* [YOUR OBJECTIVE]
Select from the records below every line that has the word "materials" in it.

* [INPUT ROWS]
=-=-=

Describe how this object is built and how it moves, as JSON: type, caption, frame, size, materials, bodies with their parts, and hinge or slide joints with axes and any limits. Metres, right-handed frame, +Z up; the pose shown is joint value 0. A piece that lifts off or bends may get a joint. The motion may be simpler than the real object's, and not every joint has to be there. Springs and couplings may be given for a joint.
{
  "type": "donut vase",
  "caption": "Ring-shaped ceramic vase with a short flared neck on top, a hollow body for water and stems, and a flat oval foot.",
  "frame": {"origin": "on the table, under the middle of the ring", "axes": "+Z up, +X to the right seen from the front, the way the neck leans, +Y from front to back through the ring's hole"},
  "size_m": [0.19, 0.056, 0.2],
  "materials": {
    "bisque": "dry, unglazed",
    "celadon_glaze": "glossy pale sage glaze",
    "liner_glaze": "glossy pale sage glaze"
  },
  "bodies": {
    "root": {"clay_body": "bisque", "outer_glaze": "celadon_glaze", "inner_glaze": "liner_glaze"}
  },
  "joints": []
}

=-=-=

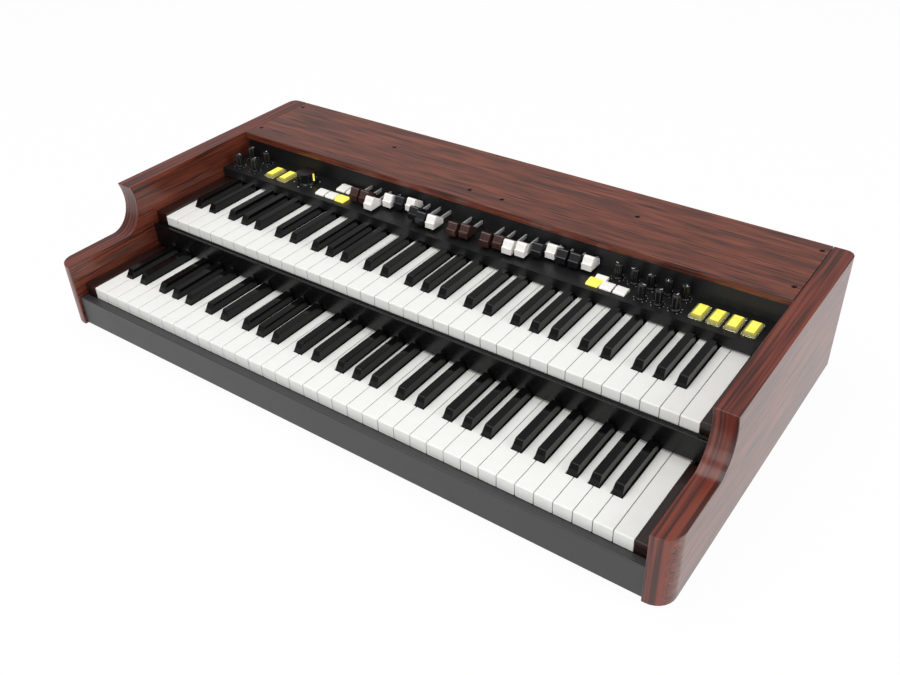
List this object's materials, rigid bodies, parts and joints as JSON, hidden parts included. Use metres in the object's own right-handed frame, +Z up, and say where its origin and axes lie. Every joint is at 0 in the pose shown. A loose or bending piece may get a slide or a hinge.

=-=-=

* [FULL SOLUTION]
Describe how this object is built and how it moves, as JSON: type, caption, frame, size, materials, bodies with their parts, and hinge or slide joints with axes and any limits. Metres, right-handed frame, +Z up; the pose shown is joint value 0. A piece that lifts off or bends may get a joint. The motion may be simpler than the real object's, and not every joint has to be there. Springs and couplings may be given for a joint.
  "materials": {
List this object's materials, rigid bodies, parts and joints as JSON, hidden parts included. Use metres in the object's own right-handed frame, +Z up, and say where its origin and axes lie. Every joint is at 0 in the pose shown. A loose or bending piece may get a slide or a hinge.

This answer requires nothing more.